### [Entries provided]
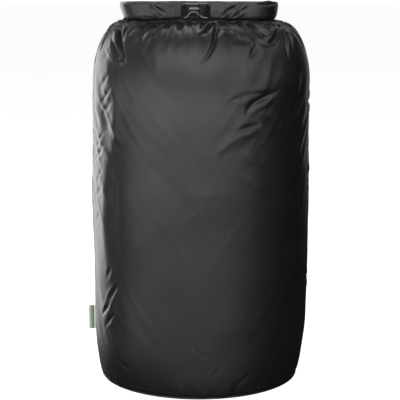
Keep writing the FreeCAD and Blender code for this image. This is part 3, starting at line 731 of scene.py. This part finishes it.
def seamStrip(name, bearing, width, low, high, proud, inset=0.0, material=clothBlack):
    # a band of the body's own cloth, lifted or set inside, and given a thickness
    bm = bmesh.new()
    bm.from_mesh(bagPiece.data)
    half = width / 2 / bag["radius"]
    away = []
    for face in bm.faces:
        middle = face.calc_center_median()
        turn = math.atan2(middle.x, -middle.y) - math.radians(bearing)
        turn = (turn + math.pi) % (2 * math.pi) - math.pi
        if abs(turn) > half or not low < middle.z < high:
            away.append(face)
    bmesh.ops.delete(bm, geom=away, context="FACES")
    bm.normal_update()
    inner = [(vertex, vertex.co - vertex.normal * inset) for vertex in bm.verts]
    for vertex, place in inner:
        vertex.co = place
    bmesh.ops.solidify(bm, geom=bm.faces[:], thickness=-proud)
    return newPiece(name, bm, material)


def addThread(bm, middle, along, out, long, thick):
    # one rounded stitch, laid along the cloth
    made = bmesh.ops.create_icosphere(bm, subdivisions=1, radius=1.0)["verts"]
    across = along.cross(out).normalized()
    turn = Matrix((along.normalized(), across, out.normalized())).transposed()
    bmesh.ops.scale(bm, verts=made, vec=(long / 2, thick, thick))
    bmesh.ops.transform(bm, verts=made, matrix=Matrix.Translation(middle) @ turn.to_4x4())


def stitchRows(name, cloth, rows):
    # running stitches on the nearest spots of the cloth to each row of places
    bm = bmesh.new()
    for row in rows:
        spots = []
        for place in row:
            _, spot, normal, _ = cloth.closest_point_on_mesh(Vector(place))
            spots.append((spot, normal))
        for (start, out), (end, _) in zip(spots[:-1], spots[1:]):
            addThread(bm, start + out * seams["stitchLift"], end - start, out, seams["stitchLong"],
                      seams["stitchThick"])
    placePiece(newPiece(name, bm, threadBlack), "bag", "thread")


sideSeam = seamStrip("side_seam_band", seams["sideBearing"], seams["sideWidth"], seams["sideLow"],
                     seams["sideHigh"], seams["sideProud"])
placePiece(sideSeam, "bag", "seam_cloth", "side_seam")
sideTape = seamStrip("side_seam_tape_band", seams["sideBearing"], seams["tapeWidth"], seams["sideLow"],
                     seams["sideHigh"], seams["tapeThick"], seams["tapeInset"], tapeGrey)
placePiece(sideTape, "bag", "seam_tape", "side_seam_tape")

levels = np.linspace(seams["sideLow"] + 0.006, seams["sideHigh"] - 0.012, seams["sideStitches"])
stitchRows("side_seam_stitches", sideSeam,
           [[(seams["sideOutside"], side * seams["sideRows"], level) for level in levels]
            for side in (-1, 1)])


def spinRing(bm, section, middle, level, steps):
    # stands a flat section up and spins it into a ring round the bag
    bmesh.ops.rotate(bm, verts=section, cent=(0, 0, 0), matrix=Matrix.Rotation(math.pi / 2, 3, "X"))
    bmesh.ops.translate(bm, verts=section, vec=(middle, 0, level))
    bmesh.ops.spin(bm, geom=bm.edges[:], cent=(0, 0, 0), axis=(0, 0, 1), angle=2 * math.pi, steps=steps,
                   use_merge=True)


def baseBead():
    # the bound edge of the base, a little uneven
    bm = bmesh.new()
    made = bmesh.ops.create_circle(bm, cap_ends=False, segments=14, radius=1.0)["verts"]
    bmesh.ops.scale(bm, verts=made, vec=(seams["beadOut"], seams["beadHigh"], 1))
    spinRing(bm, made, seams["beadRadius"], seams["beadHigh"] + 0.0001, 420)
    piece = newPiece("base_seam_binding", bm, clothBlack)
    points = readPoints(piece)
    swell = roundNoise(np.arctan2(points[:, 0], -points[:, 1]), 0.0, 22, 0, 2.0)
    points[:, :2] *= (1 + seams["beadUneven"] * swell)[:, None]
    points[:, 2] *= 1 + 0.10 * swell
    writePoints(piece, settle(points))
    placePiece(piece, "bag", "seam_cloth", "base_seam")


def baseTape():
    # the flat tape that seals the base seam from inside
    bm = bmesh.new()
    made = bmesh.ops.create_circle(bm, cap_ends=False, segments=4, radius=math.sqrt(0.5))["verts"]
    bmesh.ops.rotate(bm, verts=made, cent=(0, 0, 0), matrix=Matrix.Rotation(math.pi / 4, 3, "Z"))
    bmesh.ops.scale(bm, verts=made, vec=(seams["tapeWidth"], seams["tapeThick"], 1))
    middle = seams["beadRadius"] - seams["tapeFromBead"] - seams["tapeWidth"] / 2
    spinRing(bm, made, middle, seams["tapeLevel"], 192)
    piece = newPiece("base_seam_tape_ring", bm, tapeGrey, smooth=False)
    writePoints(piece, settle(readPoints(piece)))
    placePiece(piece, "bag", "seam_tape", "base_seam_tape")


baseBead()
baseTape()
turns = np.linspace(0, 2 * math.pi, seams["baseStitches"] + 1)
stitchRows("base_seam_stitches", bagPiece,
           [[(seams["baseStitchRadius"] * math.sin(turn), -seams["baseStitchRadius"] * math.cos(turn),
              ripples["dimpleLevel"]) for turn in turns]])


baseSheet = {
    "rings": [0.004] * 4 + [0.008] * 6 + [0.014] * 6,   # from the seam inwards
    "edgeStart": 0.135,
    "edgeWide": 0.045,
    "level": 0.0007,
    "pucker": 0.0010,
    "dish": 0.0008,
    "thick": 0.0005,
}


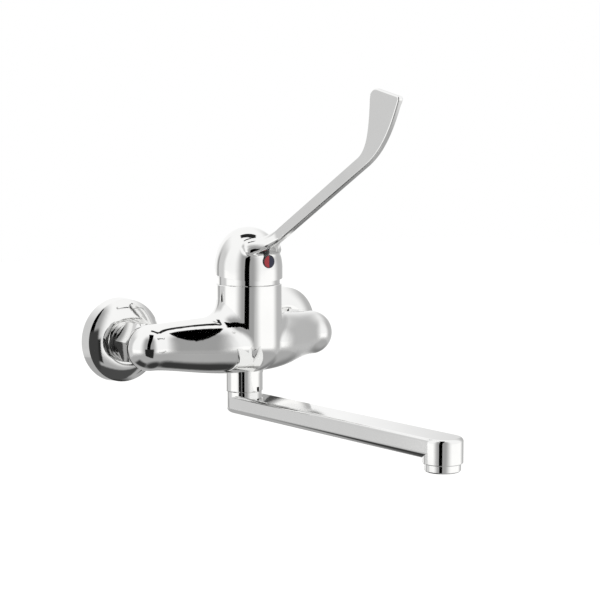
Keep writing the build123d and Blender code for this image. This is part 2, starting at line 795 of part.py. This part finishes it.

### [Direction]
Restate, word for word and with nothing added, the lines from the first line of the listing through the one where "return newPiece(name, bm, material)" stands.

### [Task answer]
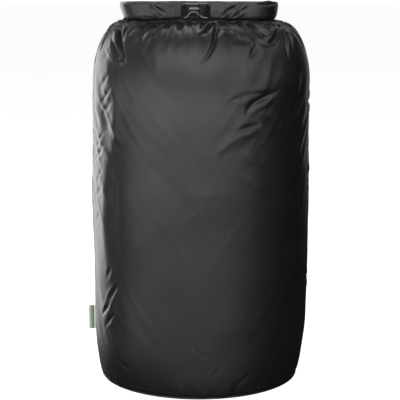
Keep writing the FreeCAD and Blender code for this image. This is part 3, starting at line 731 of scene.py. This part finishes it.
def seamStrip(name, bearing, width, low, high, proud, inset=0.0, material=clothBlack):
    # a band of the body's own cloth, lifted or set inside, and given a thickness
    bm = bmesh.new()
    bm.from_mesh(bagPiece.data)
    half = width / 2 / bag["radius"]
    away = []
    for face in bm.faces:
        middle = face.calc_center_median()
        turn = math.atan2(middle.x, -middle.y) - math.radians(bearing)
        turn = (turn + math.pi) % (2 * math.pi) - math.pi
        if abs(turn) > half or not low < middle.z < high:
            away.append(face)
    bmesh.ops.delete(bm, geom=away, context="FACES")
    bm.normal_update()
    inner = [(vertex, vertex.co - vertex.normal * inset) for vertex in bm.verts]
    for vertex, place in inner:
        vertex.co = place
    bmesh.ops.solidify(bm, geom=bm.faces[:], thickness=-proud)
    return newPiece(name, bm, material)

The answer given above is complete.